Transcribe the stretch of entries below from the line with "obj.data.shade_smooth()" through the line with "for node in", exactly and with both ends included; leave out all other lines.

··· ENTRIES PROVIDED ···

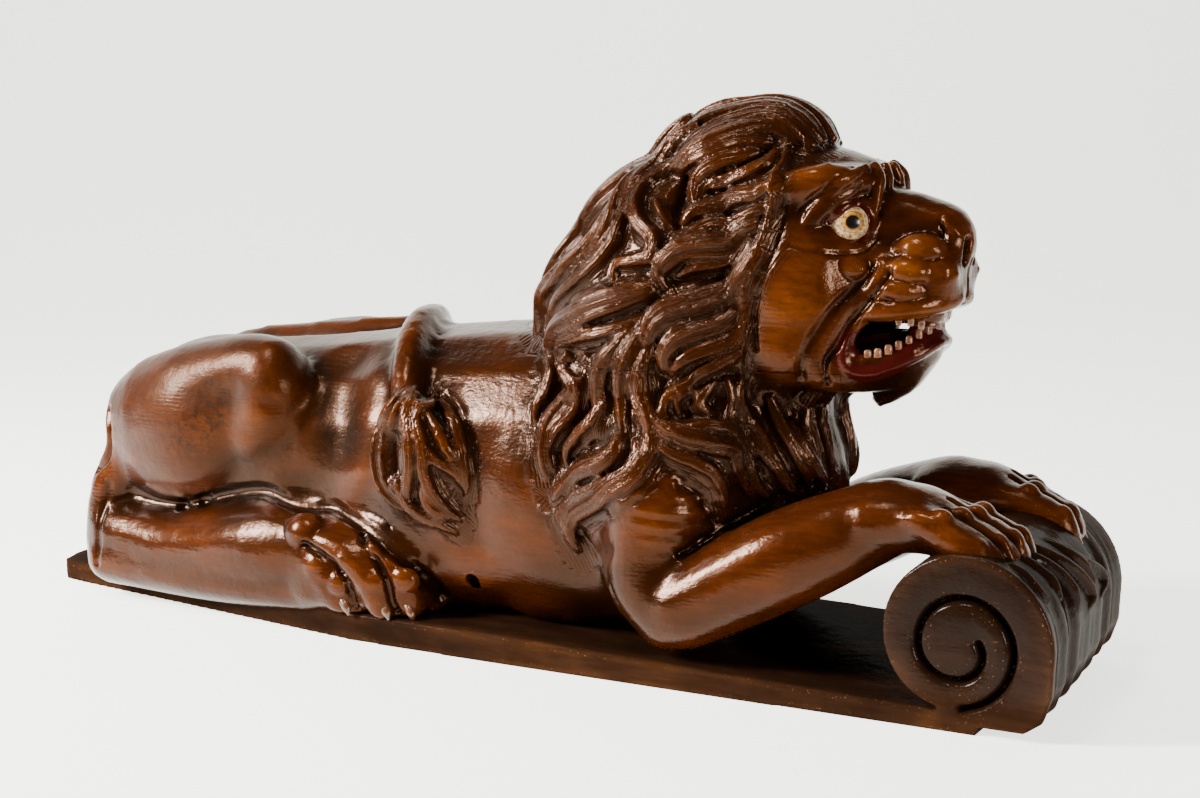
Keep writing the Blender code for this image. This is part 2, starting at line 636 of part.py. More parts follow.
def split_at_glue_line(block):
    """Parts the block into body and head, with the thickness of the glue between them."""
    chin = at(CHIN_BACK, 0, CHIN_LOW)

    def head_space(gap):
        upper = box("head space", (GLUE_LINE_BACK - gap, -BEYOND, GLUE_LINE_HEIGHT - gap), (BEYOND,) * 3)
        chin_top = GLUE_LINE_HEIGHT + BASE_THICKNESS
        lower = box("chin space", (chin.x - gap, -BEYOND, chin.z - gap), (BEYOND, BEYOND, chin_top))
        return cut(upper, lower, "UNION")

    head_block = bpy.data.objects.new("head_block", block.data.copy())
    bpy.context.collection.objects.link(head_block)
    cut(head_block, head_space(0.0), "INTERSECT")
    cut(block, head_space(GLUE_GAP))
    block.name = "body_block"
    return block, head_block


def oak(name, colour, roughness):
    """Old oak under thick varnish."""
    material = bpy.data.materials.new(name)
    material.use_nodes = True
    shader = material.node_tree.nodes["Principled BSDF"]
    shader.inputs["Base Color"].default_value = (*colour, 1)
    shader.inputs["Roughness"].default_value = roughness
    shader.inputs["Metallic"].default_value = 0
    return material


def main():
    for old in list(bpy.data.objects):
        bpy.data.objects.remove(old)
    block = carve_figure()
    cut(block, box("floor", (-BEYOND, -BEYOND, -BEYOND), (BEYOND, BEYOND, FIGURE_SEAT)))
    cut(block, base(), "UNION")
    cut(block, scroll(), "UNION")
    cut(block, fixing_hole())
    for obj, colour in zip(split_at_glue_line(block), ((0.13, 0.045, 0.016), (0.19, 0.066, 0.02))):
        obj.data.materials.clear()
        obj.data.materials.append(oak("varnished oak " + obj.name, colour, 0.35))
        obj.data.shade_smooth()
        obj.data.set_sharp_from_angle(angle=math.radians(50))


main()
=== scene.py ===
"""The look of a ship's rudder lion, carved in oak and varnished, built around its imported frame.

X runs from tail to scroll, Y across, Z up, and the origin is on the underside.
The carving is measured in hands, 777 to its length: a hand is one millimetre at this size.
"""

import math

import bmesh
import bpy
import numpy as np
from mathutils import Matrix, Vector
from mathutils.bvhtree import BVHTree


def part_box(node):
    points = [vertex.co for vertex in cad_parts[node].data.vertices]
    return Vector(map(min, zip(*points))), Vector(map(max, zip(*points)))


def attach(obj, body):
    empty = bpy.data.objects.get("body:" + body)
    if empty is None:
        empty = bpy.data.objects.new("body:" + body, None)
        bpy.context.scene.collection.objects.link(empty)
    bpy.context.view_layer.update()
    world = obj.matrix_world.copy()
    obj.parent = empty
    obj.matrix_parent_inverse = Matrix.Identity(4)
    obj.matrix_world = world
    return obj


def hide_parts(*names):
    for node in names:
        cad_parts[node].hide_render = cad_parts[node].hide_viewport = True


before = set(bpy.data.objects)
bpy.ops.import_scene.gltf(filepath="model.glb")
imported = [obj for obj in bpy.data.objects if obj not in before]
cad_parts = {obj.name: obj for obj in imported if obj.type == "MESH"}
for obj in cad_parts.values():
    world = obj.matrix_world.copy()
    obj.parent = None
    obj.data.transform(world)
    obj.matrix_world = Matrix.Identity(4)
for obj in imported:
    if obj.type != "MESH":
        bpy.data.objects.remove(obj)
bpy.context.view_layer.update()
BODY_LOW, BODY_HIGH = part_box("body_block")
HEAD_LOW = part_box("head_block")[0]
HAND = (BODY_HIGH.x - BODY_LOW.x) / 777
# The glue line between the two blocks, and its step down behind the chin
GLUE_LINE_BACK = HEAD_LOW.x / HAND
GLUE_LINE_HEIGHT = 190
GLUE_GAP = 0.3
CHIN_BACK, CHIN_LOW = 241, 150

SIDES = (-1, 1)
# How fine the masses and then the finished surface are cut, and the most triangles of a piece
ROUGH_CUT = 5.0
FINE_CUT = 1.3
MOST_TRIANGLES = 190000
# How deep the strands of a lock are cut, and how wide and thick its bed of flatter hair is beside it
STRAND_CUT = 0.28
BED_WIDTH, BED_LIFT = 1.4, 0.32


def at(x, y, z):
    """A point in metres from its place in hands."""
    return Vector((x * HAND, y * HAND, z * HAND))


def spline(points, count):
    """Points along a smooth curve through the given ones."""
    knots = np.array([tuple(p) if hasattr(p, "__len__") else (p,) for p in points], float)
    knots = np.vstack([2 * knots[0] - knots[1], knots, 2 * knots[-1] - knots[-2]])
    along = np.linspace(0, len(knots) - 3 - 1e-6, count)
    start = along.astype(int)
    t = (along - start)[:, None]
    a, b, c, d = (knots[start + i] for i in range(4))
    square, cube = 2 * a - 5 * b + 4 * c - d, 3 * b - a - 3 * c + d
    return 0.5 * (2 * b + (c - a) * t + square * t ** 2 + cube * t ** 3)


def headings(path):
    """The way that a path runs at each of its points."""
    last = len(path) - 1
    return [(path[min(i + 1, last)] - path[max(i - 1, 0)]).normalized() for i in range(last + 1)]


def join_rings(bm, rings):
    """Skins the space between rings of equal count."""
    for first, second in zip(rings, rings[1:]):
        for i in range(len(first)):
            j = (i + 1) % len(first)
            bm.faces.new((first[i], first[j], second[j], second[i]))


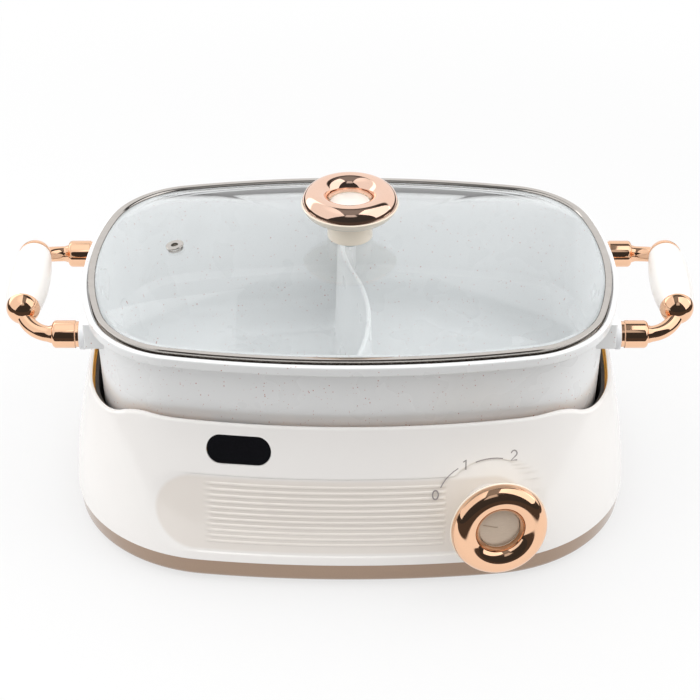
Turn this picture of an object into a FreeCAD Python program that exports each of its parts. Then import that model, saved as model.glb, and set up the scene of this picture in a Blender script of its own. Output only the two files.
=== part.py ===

···

• [EXERCISE SOLUTION]
        obj.data.shade_smooth()
        obj.data.set_sharp_from_angle(angle=math.radians(50))


main()
=== scene.py ===
"""The look of a ship's rudder lion, carved in oak and varnished, built around its imported frame.

X runs from tail to scroll, Y across, Z up, and the origin is on the underside.
The carving is measured in hands, 777 to its length: a hand is one millimetre at this size.
"""

import math

import bmesh
import bpy
import numpy as np
from mathutils import Matrix, Vector
from mathutils.bvhtree import BVHTree


def part_box(node):
    points = [vertex.co for vertex in cad_parts[node].data.vertices]
    return Vector(map(min, zip(*points))), Vector(map(max, zip(*points)))


def attach(obj, body):
    empty = bpy.data.objects.get("body:" + body)
    if empty is None:
        empty = bpy.data.objects.new("body:" + body, None)
        bpy.context.scene.collection.objects.link(empty)
    bpy.context.view_layer.update()
    world = obj.matrix_world.copy()
    obj.parent = empty
    obj.matrix_parent_inverse = Matrix.Identity(4)
    obj.matrix_world = world
    return obj


def hide_parts(*names):
    for node in names:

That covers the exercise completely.